The massacre at Pulse Nightclub changed that for me.
I’m not writing this to say that I will not attend pride celebrations or that I will not step inside a LGBTQ nightclub anymore. I walked in the Motor City Pride Parade on Sunday and attended the festival with the purpose of participating and holding space for those in the community who depend on pride celebrations to provide the same healing, acceptance, and visibility, just as I did and continue to do so. LGBTQ pride celebrations began on the anniversary of the Stonewall Uprising – a response to violence performed against the LGBTQ community by New York City police. The community has already shown resilience following the shooting in Orlando, but we shouldn’t have to do this. The people who were having a good time at Pulse should be here today. A community that has consistently experienced violence is now left wondering: where can we feel safe?
I am writing this for those who have not experienced marginalization based on your sexual orientation or gender identity and expression. I’m writing this for those who may not realize that queer and trans people of color often have to rely on the chosen family they meet at pride celebrations and nightclubs to provide the love, respect, and compassion that many others often take for granted. I’m writing this as a cis-gender male recognizing that trans folks, especially trans women of color, continuously live their lives in fear from those inside and outside the community and from neighbors, police, and family.

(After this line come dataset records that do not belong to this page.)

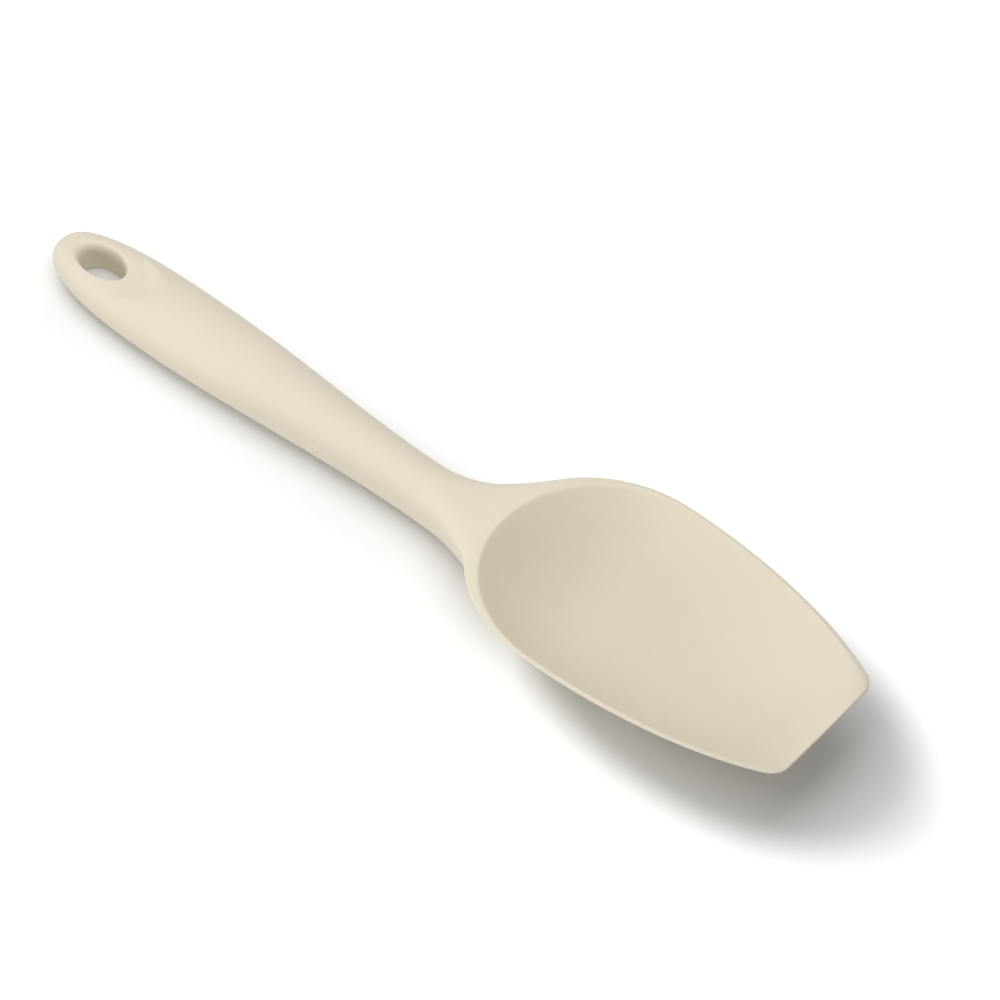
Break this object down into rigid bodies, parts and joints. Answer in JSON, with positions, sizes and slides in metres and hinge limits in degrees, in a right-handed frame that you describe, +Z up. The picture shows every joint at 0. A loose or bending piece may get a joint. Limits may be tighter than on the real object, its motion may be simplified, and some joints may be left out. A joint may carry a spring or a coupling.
{
  "type": "silicone spoon",
  "caption": "Silicone serving and scraping spoon: soft one-piece skin over a stiff core, deep bowl with a straight flexible tip edge, tapered handle with an oval hanging hole.",
  "frame": {"origin": "middle of the bounding box at its bottom, on the surface that the spoon lies on", "axes": "+X from the handle's butt to the bowl's tip, +Y across the bowl, +Z up, out of the bowl"},
  "size_m": [0.265, 0.0636, 0.0244],
  "materials": {
    "silicone": "cream silicone with a fine matte mould texture and a soft sheen",
    "nylon": "natural white glass-filled nylon, matte; its peg ends show in the underside"
  },
  "bodies": {
    "root": {"silicone_skin": "silicone", "nylon_core": "nylon"}
  },
  "joints": []
}
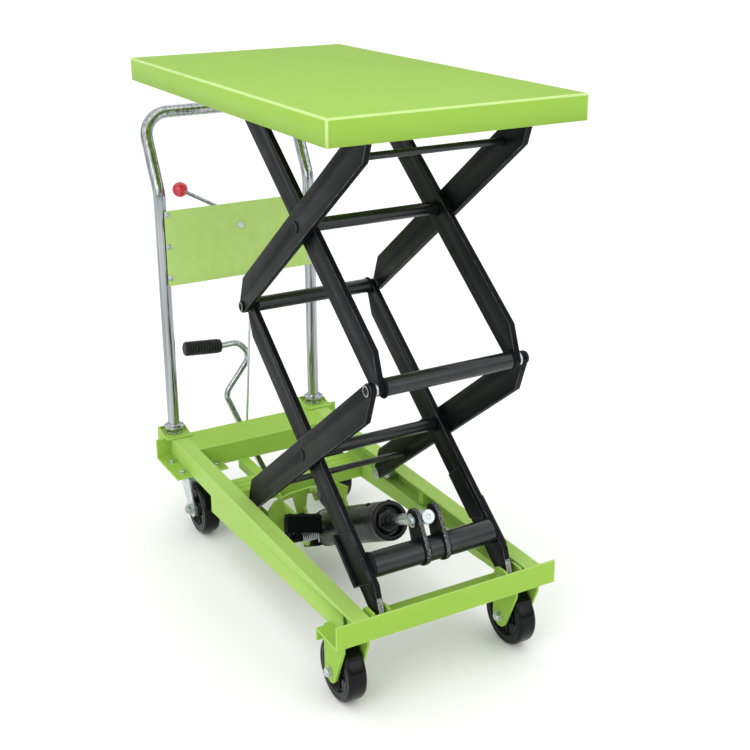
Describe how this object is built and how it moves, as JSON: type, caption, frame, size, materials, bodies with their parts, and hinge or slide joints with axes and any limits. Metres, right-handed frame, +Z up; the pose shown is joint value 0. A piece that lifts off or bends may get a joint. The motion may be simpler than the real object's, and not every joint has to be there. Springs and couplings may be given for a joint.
{
  "type": "scissor lift table",
  "caption": "Mobile double-scissor lift table with a flat deck, hydraulic foot pump, push handle, release lever, fixed front wheels and swivel rear casters.",
  "frame": {"origin": "centre of the footprint on the floor, under the middle of the overall bounding box", "axes": "+Z up, +Y towards the push handle, +X to the right seen from the front (the end without the handle)"},
  "size_m": [0.5, 1.065, 1.1005],
  "materials": {
    "green_paint": "satin lime green powder coat",
    "black_paint": "satin black paint",
    "chrome": "bright chrome plate",
    "zinc": "bright zinc plate",
    "wheel_black": "smooth black tread",
    "grip_black": "matt ribbed rubber",
    "red_knob": "glossy"
  },
  "bodies": {
    "frame": {"front_crossmember": "green_paint", "rear_crossmember": "green_paint", "middle_crossmember": "green_paint", "pump_bracket": "green_paint", "handle_tube": "chrome", "handle_panel": "green_paint", "pump_block": "black_paint", "pedal_spring": "zinc", "rail_left": "green_paint", "rail_right": "green_paint", "pivot_bracket_left": "green_paint", "pivot_bracket_right": "green_paint", "post_bracket_left": "green_paint", "post_bracket_right": "green_paint", "post_collar_left": "chrome", "post_collar_right": "chrome", "front_fork_left": "green_paint", "front_fork_right": "green_paint", "front_axle_left": "zinc", "front_axle_right": "zinc", "caster_plate_left": "zinc", "caster_plate_right": "zinc"},
    "lower_inner": {"lower_inner_arm_left": "black_paint", "lower_inner_arm_right": "black_paint", "lift_tube": "black_paint", "clevis_pin": "zinc", "lower_centre_tube": "black_paint", "middle_back_tube": "black_paint"},
    "lower_outer": {"lower_outer_arm_left": "black_paint", "lower_outer_arm_right": "black_paint", "lower_tie_rod": "black_paint"},
    "upper_inner": {"upper_inner_arm_left": "black_paint", "upper_inner_arm_right": "black_paint", "middle_front_tube": "black_paint", "upper_centre_tube": "black_paint"},
    "upper_outer": {"upper_outer_arm_left": "black_paint", "upper_outer_arm_right": "black_paint", "upper_tie_rod": "black_paint"},
    "table": {"table_deck": "green_paint", "table_channel_left": "green_paint", "table_channel_right": "green_paint"},
    "piston_rod": {"piston_rod": "chrome"},
    "cylinder": {"cylinder": "black_paint"},
    "pedal": {"pedal_lever": "chrome", "pedal_grip": "grip_black"},
    "plunger": {"pump_plunger": "zinc"},
    "release_lever": {"release_lever": "chrome", "release_knob": "red_knob"},
    "pull_rod": {"release_pull_rod": "zinc"},
    "lower_roller_left": {"lower_roller_left": "zinc"},
    "upper_roller_left": {"upper_roller_left": "zinc"},
    "front_wheel_left": {"front_wheel_left": "wheel_black"},
    "caster_fork_left": {"rear_fork_left": "zinc"},
    "rear_wheel_left": {"rear_wheel_left": "wheel_black"},
    "lower_roller_right": {"lower_roller_right": "zinc"},
    "upper_roller_right": {"upper_roller_right": "zinc"},
    "front_wheel_right": {"front_wheel_right": "wheel_black"},
    "caster_fork_right": {"rear_fork_right": "zinc"},
    "rear_wheel_right": {"rear_wheel_right": "wheel_black"}
  },
  "joints": [
    {"name": "lift", "type": "hinge", "parent": "frame", "child": "lower_inner", "pos_m": [0, -0.4925, 0.178], "axis": [1, 0, 0], "range_deg": [-34.2, 11.95]},
    {"name": "lower_cross", "type": "hinge", "parent": "lower_inner", "child": "lower_outer", "pos_m": [0, -0.22806, 0.40306], "axis": [1, 0, 0], "range_deg": [-24, 68.5]},
    {"name": "middle_front", "type": "hinge", "parent": "lower_outer", "child": "upper_inner", "pos_m": [0, -0.4925, 0.62812], "axis": [1, 0, 0], "range_deg": [-68.5, 24]},
    {"name": "upper_cross", "type": "hinge", "parent": "upper_inner", "child": "upper_outer", "pos_m": [0, -0.22806, 0.85318], "axis": [1, 0, 0], "range_deg": [-24, 68.5]},
    {"name": "table_pivot", "type": "hinge", "parent": "upper_outer", "child": "table", "pos_m": [0, -0.4925, 1.07824], "axis": [1, 0, 0], "range_deg": [-34.3, 12.05]},
    {"name": "rod_pivot", "type": "hinge", "parent": "lower_inner", "child": "piston_rod", "pos_m": [0, -0.4165, 0.3135], "axis": [1, 0, 0], "range_deg": [-13.05, 37.17]},
    {"name": "rod_stroke", "type": "slide", "parent": "piston_rod", "child": "cylinder", "axis": [0, 0.8872, -0.4613], "range_m": [-0.0876, 0.0309]},
    {"name": "lower_roller_left", "type": "hinge", "parent": "lower_outer", "child": "lower_roller_left", "pos_m": [-0.184, 0.03639, 0.178], "axis": [1, 0, 0], "continuous": true},
    {"name": "upper_roller_left", "type": "hinge", "parent": "upper_inner", "child": "upper_roller_left", "pos_m": [-0.184, 0.03639, 1.07824], "axis": [1, 0, 0], "continuous": true},
    {"name": "front_wheel_left", "type": "hinge", "parent": "frame", "child": "front_wheel_left", "pos_m": [-0.189, -0.4395, 0.0625], "axis": [1, 0, 0], "continuous": true},
    {"name": "caster_swivel_left", "type": "hinge", "parent": "frame", "child": "caster_fork_left", "pos_m": [-0.174, 0.3345, 0.14], "axis": [0, 0, 1], "continuous": true},
    {"name": "rear_wheel_left", "type": "hinge", "parent": "caster_fork_left", "child": "rear_wheel_left", "pos_m": [-0.174, 0.2965, 0.0625], "axis": [1, 0, 0], "continuous": true},
    {"name": "lower_roller_right", "type": "hinge", "parent": "lower_outer", "child": "lower_roller_right", "pos_m": [0.184, 0.03639, 0.178], "axis": [1, 0, 0], "continuous": true},
    {"name": "upper_roller_right", "type": "hinge", "parent": "upper_inner", "child": "upper_roller_right", "pos_m": [0.184, 0.03639, 1.07824], "axis": [1, 0, 0], "continuous": true},
    {"name": "front_wheel_right", "type": "hinge", "parent": "frame", "child": "front_wheel_right", "pos_m": [0.189, -0.4395, 0.0625], "axis": [1, 0, 0], "continuous": true},
    {"name": "caster_swivel_right", "type": "hinge", "parent": "frame", "child": "caster_fork_right", "pos_m": [0.174, 0.3345, 0.14], "axis": [0, 0, 1], "continuous": true},
    {"name": "rear_wheel_right", "type": "hinge", "parent": "caster_fork_right", "child": "rear_wheel_right", "pos_m": [0.174, 0.2965, 0.0625], "axis": [1, 0, 0], "continuous": true},
    {"name": "pedal", "type": "hinge", "parent": "frame", "child": "pedal", "pos_m": [0, -0.0405, 0.114], "axis": [1, 0, 0], "range_deg": [-11, 0], "stiffness_Nm_per_rad": 25, "springref_deg": 28.65},
    {"name": "plunger_stroke", "type": "slide", "parent": "frame", "child": "plunger", "axis": [0, 1, 0], "range_m": [0, 0.0061]},
    {"name": "release_lever", "type": "hinge", "parent": "frame", "child": "release_lever", "pos_m": [0, 0.4245, 0.697], "axis": [0, 1, 0], "range_deg": [-10, 0], "stiffness_Nm_per_rad": 4, "springref_deg": 22.92},
    {"name": "pull_rod_stroke", "type": "slide", "parent": "frame", "child": "pull_rod", "axis": [0, 0, 1], "range_m": [0, 0.0068]}
  ],
  "couplings": [
    {"joint": "lower_cross", "follows": "lift", "ratio": -2},
    {"joint": "middle_front", "follows": "lift", "ratio": 2},
    {"joint": "upper_cross", "follows": "lift", "ratio": -2},
    {"joint": "table_pivot", "follows": "lift", "ratio": 1},
    {"joint": "rod_pivot", "follows": "lift", "ratio": -1.0839},
    {"joint": "rod_stroke", "follows": "lift", "m_per_rad": 0.1459},
    {"joint": "plunger_stroke", "follows": "pedal", "m_per_rad": -0.0317},
    {"joint": "pull_rod_stroke", "follows": "release_lever", "m_per_rad": -0.038}
  ]
}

I’m writing this to say that I’m hurting and I’ve seen many in the LGBTQ community express similar pain.
Today and from now on, please affirm a LGBTQ person genuinely. Thank them for simply existing in this world and provide genuine support.
When we speak about the shooting in Orlando at Pulse Nightclub, please remember and honor those were not able to return to their loved ones on Sunday because of an act of hate. Please keep the pain, grief, and fear being experienced by the community in Orlando in your mind and hearts. Realize that the fear this attack has ushered in extends across the United States for people in the LGBTQ community. Remember that this was an attack on what many in the LGBTQ community view as a safe space. Keep in mind that this massacre happened during Pulse Nightclub’s Latin Night and the crowd was mostly Latinx and Black. Remember that this attack has allowed bigots to vilify our Muslim brothers and sisters and has further marginalized LGBTQ Muslims. Remember and speak up to say that homophobia, transphobia, and Islamophobia have no place in our society and reject all rhetoric that goes against this.
Rhetoric that vilifies marginalized groups continues to lend itself to a toxic, dangerous, and violent environment. We should hold our elected officials, community leaders, religious leaders, families, and friends accountable and we should speak in favor of a respectful, accepting, and compassionate society. We should have honest conversations on how we’ve allowed violence and guns to invade our lives and we should push for concrete actions against them. Only then will we progress toward a place where children, teens, and adults alike can feel safe and accepted at every junction of their journey through life.